Entscheidungsstichwort (Thema)
Rechtsanwaltszwang im selbständigen Beweisverfahren für die Stellungnahme zu einem eingeholten Sachverständigengutachten
Leitsatz (amtlich)
Unter Berücksichtigung der Entscheidung des BGH v. 12.7.2012 - VII ZB 9/12 - (BGHZ 194, 68 ff. = NJW 2012, 2810 ff.) muss sich eine Partei (hier: Antragsgegner) im selbständigen Beweisverfahren für die Stellungnahme zu einem eingeholten Sachverständigengutachten durch einen Rechtsanwalt vertreten lassen.
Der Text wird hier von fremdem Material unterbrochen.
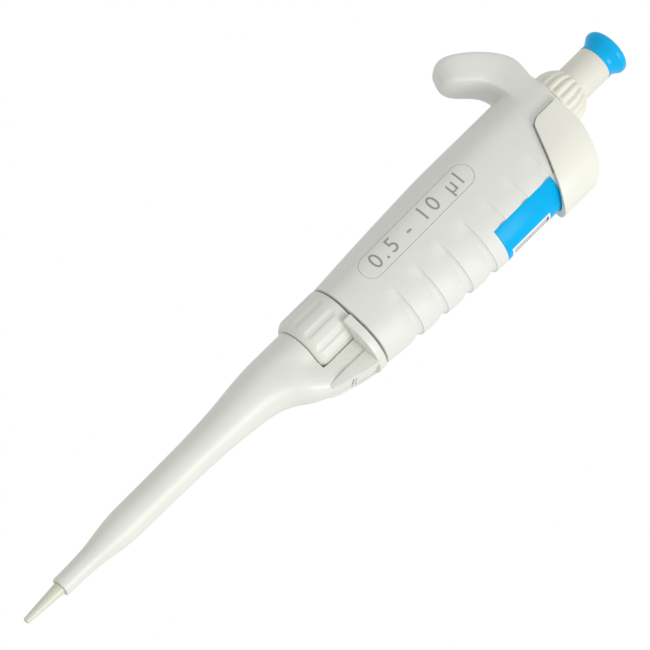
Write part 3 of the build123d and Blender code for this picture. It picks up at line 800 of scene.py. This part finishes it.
column = plate("ejector_column", COLUMN_SIDE, COLUMN_HALF)
cut_rings(column, (*LEG_HEIGHTS[1:], 123.7))
points = points_of(column)
points[:, 1] *= np.interp(points[:, 2], LEG_HEIGHTS, LEG_WIDTHS)
place_points(column, points)
cut(column, block("web_slot", 10, 30, 3.35, 100, 117.5))
soften(column, 1.0, segments=5, angle=40)
cut(column, block("pocket", 15, 30, 3.0, 118.0, 125.35))
FLANGE_STATIONS = (GRIP_STATIONS[0], (140, *GRIP_STATIONS[0][1:]))  # the grip's foot carried straight on
flange = egg_column("ejector_flange", FLANGE_STATIONS, *FLANGE_Z, inset=-0.4)
cut(flange, block("rear", -40, 4.2, 30, 100, 140), cylinder("ring_room", RING_ROOM, 100, 140, 128))
soften(flange, 0.4, segments=4, angle=40)
hand_over(column, "ejector", "ring_plastic", smooth_white)
hand_over(flange, "ejector", "ring_plastic", smooth_white, "ejector_carrier")

lever = plate("latch_lever", LEVER_SIDE, LEVER_HALF)
soften(lever, 0.2, segments=3, angle=30)
pin_bore = cylinder("pin_bore", 0.65, -6, 6, 32)
pin_bore.data.transform(Matrix.Translation((PIVOT[0], 0, PIVOT[1])) @ Matrix.Rotation(math.pi / 2, 4, "X"))
cut(lever, pin_bore)
hand_over(lever, "sleeve_lock", "ring_plastic", smooth_white, "lock_lever")

# ------------------------------------------------------------------ ejector sleeve
# A slim tube slides over the tip cone to push the tip off. Its head swells forward into a nose
# that runs up beside the coupling ring and clips into the carrier. It is one thin moulding.
SLEEVE_SIDE = ((2.95, 13.9), (3.1, 14.5), (3.1, 18), (3.5, 26.6), (4.5, 33.5), (5.08, 39), (5.2, 45),
               (5.25, 52), (5.4, 61), (5.6, 70), (6.2, 81), (7.35, 92), (7.7, 97))
SLEEVE_BORE = ((2.25, 10), (2.25, 22), (4.0, 39), (4.4, 70), (6.5, 96), (6.6, 130))
CARRIER_FOOT, HEAD_TOP, HEAD_R, NOSE_HALF = 117.1, 125.58, 7.8, 4.8
NOSE_REACH = ((90, 0), (93, 0.05), (97.5, 0.75), (101, 2.3), (105.9, 5.6), (110, 7.5), (112.3, 8.4),
              (114.5, 8.9), (CARRIER_FOOT, 9.3), (126, 9.6))
NOSE_SQUARE = ((93, 1.0), (112, 0.55), (118, 0.3))  # from round to square with the height
FILLET = 16  # the higher, the tighter the fillet between the nose and the tube
HEAD_ROWS = [99 + 1.5 * i for i in range(19)]
sleeve = turned("sleeve", [*eased(SLEEVE_SIDE, 3), *((HEAD_R, row) for row in HEAD_ROWS)], 192)
points = points_of(sleeve)
reach = np.hypot(points[:, 0], points[:, 1])
along, across = np.abs(points[:, :2].T) / reach
grown = reach + np.interp(points[:, 2], *zip(*NOSE_REACH))
power = 2 / np.interp(points[:, 2], *zip(*NOSE_SQUARE))
half = reach - (reach - NOSE_HALF) * smoothstep(104, 116, points[:, 2])
nose = ((along / grown) ** power + (across / half) ** power) ** (-1 / power)
filled = (nose ** FILLET + reach ** FILLET) ** (1 / FILLET)
blend = smoothstep(100, 108, points[:, 2]) * smoothstep(0, 4, points[:, 0])
head = np.maximum(nose, reach) * (1 - blend) + filled * blend
points[:, :2] *= np.where(points[:, 0] > 0, head / reach, 1)[:, None]
place_points(sleeve, points)
cut(sleeve, turned("bore", SLEEVE_BORE, 96), cylinder("ring_room", 10.35, 112.9, 140, 160),
    block("carrier_room", 13.62, 40, 20, CARRIER_FOOT, 140), block("above", -40, 40, 20, HEAD_TOP, 140))
hand_over(sleeve, "ejector", "ring_plastic", smooth_white, "ejector_sleeve", angle=30)

# ------------------------------------------------------------------ coupling ring
# The ring holds the lower part to the frame. It is smooth off-white polymer, moulded with a
# tapered foot and twelve shallow flutes for the fingers.
RING_R, RING_FOOT, RING_TOP = 10.1, 113.2, 128.7
FLUTES, FLUTE_MIDDLE, FLUTE_LONG, FLUTE_HALF, FLUTE_DEEP = 12, 120.3, 12.0, 1.5, 0.38
RING_SIDE = ((8.3, RING_FOOT), (8.9, 113.5), (9.7, 114.6), (RING_R, 115.6))
ring = turned("ring", [*eased(RING_SIDE), *((RING_R, 116 + 0.5 * i) for i in range(25)), (RING_R, 128.3),
                       (9.8, RING_TOP)], 360)
points = points_of(ring)
turn = np.degrees(np.arctan2(points[:, 1], points[:, 0]))
beside = np.radians((turn + 180 / FLUTES) % (360 / FLUTES) - 180 / FLUTES) * RING_R
over = np.maximum(np.abs(points[:, 2] - FLUTE_MIDDLE) - (FLUTE_LONG / 2 - FLUTE_HALF), 0)
inside = 1 - np.hypot(beside, over) / FLUTE_HALF
points[:, :2] *= (1 - FLUTE_DEEP * smoothstep(0, 0.75, inside) / RING_R)[:, None]
place_points(ring, points)
cut(ring, cylinder("throat", 6.3, 110, 120, 96), cylinder("neck_room", NECK_R, 115, 135, 96))
hand_over(ring, "root", "ring_plastic", smooth_white, "coupling_ring", angle=30)

# ------------------------------------------------------------------ tip cone
# The nose that takes the disposable tips. It is moulded in a pale natural polymer that lets a
# little light through, and its bore carries the piston and the seal.
CONE_SIDE = ((0.8, 0.0), (0.95, 0.08), (1.02, 0.3), (1.3, 4.0), (1.68, 9.0), (2.02, 13.5), (2.05, 14.2),
             (2.05, 26), (3.6, 38), (3.8, 70), (5.3, 92), (5.6, 113), (5.6, 115), (7.3, 115.01), (7.3, 117.5))
cone = turned("cone", CONE_SIDE, 96)
cut(cone, cylinder("channel", 0.4, -1, 13, 32), cylinder("air_bore", 0.9, 12, 85, 32),
    cylinder("seal_seat", 2.2, 84, 89, 48), cylinder("spring_room", 3.8, 88, 119, 64))
cone_natural = polymer("cone_natural", (0.68, 0.685, 0.575), 0.32, grain=2400, depth=0.15, painted_edge_light_and_gloss=0.03,
                       Subsurface_Weight=0.15, Subsurface_Scale=0.001)
hand_over(cone, "root", "cone_plastic", cone_natural, "tip_cone")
Aus § 486 Abs. 4 ZPO folgt nicht die Befreiung vom Anwaltszwang für das gesamte sich anschließende Verfahren außerhalb der mündlichen Verhandlung (entgegen OLG Köln, Beschlüsse vom 1.3.2012 - 15 W 78/11 - in juris Rz. 16 ff.; v. 15.3.2012 - 3 W 16/12, MDR 2012, 934 f. = juris Rz. 3; OLG Nürnberg NJW 2011, 1613, Rz. 11 ff. m.w.N.).
Normenkette
ZPO § 486 Abs. 4, § 78 Abs. 3
Verfahrensgang
LG Köln (Beschluss vom 10.03.2014; Aktenzeichen 37 OH 1/13) |
Tenor
Die sofortige Beschwerde der Antragsgegnerin gegen den Beschluss der 37. Zivilkammer des LG Köln vom 10.3.2014 - 37 OH 1/13 -wird zurückgewiesen.
Die Kosten des Beschwerdeverfahrens fallen der Antragsgegnerin zur Last.
Die Rechtsbeschwerde wird zugelassen.
Gründe
I. Mit ihrer Stellungnahme vom 5.2.2012 zu dem Antrag der Wohnungseigentumsgemeinschaft auf Durchführung eines selbständigen Beweisverfahrens vom 21.12.2012 hat die Antragsgegnerin persönlich der Beteiligten zu 1. den Streit verkündet. Die Streitverkündungsschrift ist dieser am 14.2.2013 zugestellt worden. Ein Richter der zuständigen Kammer des LG hat die Antragsgegnerin mit Schreiben vom 8.2.2013 "ausdrücklich darauf hingewiesen, dass auch im selbständigen Beweisverfahren vor dem LG grundsätzlich Anwaltszwang besteht und das Gericht Ausführungen der Parteien demgemäß grundsätzlich nicht berücksichtigen kann. Die Zustellung der Streitverkündung erfolgt, da es sich bei der Streitverkündung um eine ausnahmsweise vom Anwaltszwang befreite Prozesshandlung handelt." (47 GA) Mit Schreiben vom 15.2.2013 (85 GA) hat die Antragsgegnerin um nähere Erläuterung dieses Schreibens gebeten. Sie sei zur Stellungnahme auf den Antrag aufgefordert worden, ohne auf das Erfordernis eines Anwaltszwanges verwiesen worden zu sein; auch in anderen vor dem LG Köln anhängigen selbständigen Beweisverfahren sei sie bislang nicht entsprechend hingewiesen worden.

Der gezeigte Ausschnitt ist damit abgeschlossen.